* **YOUR INSTRUCTIONS**
Collect all lines from the records below that include the word "rigid".

--*--

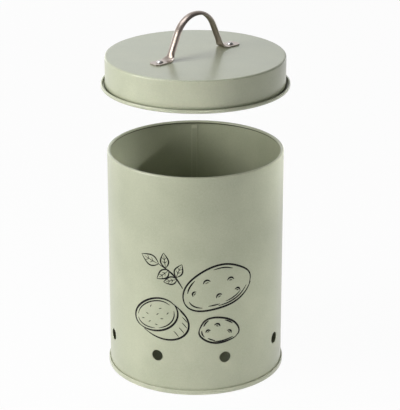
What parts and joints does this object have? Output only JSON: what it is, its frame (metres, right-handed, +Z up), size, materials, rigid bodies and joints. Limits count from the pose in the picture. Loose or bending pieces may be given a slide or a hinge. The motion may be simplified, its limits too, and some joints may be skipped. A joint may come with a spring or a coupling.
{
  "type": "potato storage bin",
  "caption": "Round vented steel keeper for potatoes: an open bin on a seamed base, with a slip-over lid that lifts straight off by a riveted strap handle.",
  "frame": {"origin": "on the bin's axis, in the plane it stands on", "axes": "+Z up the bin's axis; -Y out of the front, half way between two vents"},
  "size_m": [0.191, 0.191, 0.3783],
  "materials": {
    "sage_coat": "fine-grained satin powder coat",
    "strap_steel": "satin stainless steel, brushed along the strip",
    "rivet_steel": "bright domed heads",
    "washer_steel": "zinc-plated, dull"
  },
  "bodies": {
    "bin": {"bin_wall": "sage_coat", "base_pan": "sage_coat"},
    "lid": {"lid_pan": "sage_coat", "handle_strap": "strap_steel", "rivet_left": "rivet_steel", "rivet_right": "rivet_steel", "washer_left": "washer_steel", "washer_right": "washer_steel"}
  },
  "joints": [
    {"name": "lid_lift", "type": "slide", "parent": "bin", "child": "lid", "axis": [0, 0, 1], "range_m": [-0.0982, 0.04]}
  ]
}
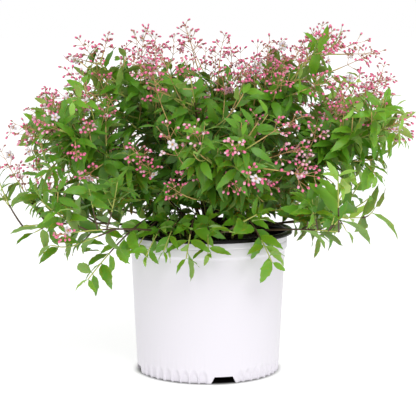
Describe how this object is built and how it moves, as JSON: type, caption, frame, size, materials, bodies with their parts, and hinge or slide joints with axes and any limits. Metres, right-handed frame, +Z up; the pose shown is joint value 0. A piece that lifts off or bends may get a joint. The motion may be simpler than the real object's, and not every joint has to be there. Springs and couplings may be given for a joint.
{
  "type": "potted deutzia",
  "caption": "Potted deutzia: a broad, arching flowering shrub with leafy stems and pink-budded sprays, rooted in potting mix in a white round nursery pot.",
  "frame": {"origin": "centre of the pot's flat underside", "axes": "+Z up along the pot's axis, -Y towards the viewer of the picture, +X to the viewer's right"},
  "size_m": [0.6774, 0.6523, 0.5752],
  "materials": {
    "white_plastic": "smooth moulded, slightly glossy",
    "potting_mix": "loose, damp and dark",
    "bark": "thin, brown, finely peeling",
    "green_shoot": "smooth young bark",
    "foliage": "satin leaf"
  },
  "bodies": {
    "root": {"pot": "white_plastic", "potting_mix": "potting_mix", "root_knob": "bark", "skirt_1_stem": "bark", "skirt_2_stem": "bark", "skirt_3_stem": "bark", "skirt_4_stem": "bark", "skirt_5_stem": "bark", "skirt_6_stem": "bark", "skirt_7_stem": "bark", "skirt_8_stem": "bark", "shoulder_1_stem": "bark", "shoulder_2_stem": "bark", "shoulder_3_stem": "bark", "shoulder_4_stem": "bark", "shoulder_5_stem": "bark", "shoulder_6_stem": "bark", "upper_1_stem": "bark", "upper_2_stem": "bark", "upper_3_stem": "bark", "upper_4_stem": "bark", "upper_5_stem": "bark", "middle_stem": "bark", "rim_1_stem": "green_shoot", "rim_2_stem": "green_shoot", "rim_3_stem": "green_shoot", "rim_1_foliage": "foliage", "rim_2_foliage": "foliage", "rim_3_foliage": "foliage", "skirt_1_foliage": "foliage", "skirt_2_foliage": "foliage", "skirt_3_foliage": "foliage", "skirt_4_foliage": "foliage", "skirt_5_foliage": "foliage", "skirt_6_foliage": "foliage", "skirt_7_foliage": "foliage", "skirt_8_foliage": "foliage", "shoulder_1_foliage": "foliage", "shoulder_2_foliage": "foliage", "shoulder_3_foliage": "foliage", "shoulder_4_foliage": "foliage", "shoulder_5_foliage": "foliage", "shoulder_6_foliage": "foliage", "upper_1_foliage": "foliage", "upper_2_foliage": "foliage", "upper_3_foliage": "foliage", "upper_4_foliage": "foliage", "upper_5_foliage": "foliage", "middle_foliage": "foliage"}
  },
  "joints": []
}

--*--

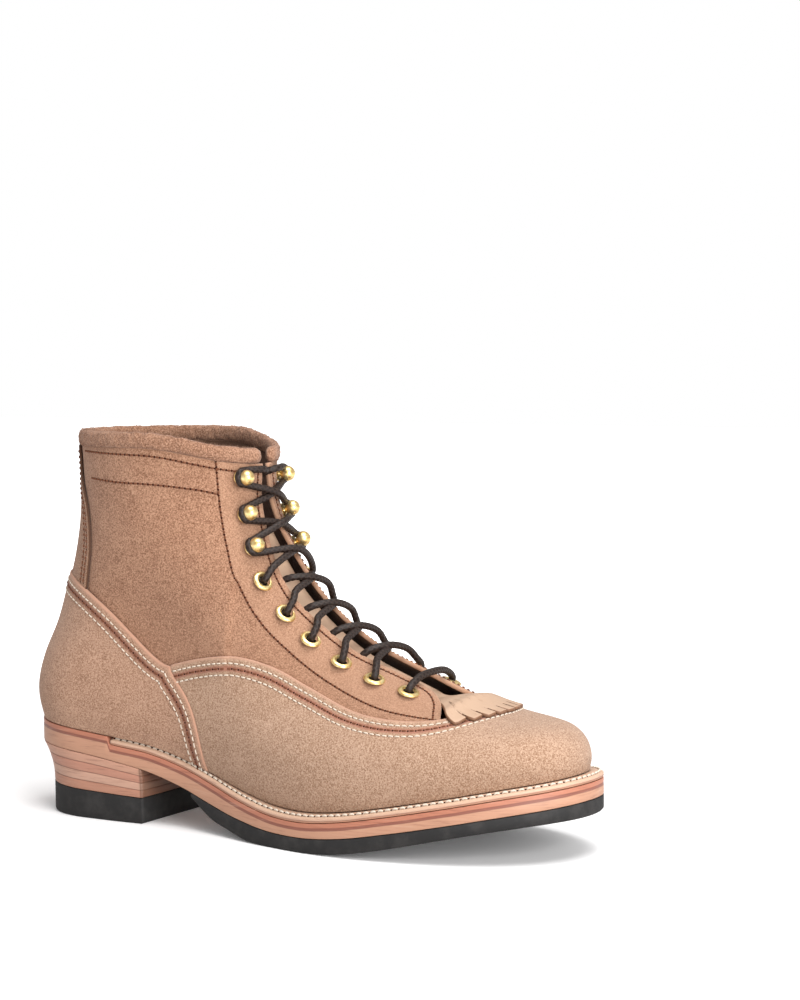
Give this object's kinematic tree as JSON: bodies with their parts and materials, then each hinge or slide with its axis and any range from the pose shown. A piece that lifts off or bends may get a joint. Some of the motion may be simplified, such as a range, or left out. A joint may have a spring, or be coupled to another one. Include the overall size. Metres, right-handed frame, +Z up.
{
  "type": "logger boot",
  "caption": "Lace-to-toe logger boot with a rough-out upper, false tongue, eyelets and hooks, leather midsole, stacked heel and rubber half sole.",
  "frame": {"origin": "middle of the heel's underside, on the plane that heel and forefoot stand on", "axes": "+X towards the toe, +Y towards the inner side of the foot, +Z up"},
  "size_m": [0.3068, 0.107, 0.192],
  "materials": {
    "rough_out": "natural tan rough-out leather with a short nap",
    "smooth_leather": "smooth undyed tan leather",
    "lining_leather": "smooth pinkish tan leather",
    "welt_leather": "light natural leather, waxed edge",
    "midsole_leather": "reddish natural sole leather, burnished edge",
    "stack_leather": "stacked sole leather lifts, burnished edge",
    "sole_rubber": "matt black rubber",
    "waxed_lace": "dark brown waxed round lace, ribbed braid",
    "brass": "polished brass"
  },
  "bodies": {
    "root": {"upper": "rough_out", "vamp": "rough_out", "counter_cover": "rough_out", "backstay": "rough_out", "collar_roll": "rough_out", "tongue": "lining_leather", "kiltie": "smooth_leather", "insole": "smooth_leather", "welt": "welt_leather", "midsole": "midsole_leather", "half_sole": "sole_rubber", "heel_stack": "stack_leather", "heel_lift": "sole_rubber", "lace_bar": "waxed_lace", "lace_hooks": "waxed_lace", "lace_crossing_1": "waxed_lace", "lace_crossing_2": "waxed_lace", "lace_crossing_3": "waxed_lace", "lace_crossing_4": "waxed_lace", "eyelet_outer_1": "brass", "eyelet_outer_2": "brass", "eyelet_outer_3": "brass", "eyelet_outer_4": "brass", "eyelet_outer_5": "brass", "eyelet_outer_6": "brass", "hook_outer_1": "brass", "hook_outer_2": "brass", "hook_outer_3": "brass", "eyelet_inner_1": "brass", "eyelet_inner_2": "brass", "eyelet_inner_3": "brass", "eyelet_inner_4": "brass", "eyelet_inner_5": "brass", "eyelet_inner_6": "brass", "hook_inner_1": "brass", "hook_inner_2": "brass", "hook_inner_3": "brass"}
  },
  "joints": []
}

--*--

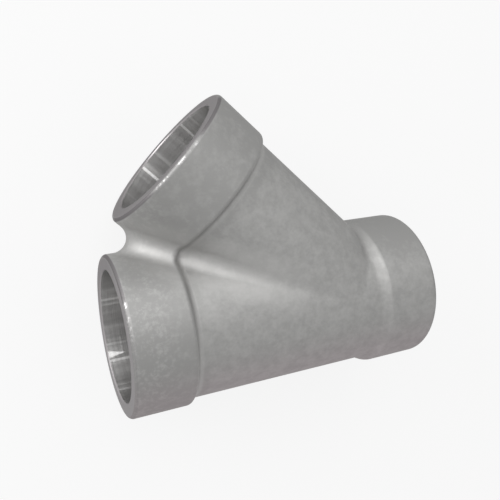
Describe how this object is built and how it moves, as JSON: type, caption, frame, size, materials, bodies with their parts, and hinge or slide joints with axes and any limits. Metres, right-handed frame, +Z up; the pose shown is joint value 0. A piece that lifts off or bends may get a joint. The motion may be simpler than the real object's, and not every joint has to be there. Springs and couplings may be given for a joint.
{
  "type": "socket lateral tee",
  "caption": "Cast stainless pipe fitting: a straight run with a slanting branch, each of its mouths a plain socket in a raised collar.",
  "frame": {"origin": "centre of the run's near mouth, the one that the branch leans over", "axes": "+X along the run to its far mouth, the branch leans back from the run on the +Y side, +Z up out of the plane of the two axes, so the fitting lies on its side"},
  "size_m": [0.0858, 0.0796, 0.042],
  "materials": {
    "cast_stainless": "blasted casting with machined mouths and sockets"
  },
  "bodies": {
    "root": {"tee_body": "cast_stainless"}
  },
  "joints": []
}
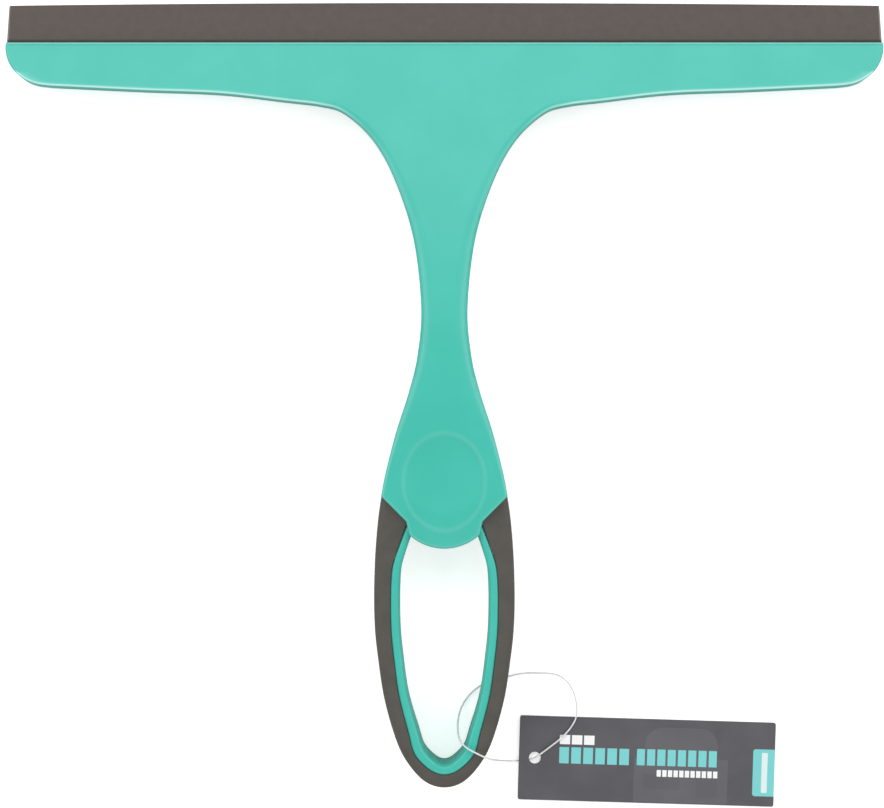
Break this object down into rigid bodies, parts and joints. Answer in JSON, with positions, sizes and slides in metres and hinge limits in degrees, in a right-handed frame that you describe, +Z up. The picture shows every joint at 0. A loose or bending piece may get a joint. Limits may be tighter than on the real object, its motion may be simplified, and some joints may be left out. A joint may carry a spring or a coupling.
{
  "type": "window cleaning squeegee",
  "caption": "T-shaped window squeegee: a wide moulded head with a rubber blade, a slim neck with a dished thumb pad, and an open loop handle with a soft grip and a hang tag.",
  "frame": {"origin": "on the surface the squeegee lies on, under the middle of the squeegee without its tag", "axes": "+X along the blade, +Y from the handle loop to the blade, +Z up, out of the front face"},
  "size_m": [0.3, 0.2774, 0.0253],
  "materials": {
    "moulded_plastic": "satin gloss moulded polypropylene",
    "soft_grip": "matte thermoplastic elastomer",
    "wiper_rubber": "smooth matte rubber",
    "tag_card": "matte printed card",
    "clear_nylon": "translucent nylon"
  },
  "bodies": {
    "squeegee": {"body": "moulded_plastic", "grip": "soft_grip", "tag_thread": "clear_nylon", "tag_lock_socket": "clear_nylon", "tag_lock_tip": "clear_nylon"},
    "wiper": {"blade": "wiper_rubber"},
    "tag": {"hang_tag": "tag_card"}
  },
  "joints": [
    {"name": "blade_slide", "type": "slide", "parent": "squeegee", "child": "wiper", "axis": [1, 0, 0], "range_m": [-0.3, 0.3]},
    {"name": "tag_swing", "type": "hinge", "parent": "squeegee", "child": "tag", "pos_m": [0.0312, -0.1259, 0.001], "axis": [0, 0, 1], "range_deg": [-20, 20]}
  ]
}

--*--

* **WRITTEN ANSWER**
What parts and joints does this object have? Output only JSON: what it is, its frame (metres, right-handed, +Z up), size, materials, rigid bodies and joints. Limits count from the pose in the picture. Loose or bending pieces may be given a slide or a hinge. The motion may be simplified, its limits too, and some joints may be skipped. A joint may come with a spring or a coupling.
Break this object down into rigid bodies, parts and joints. Answer in JSON, with positions, sizes and slides in metres and hinge limits in degrees, in a right-handed frame that you describe, +Z up. The picture shows every joint at 0. A loose or bending piece may get a joint. Limits may be tighter than on the real object, its motion may be simplified, and some joints may be left out. A joint may carry a spring or a coupling.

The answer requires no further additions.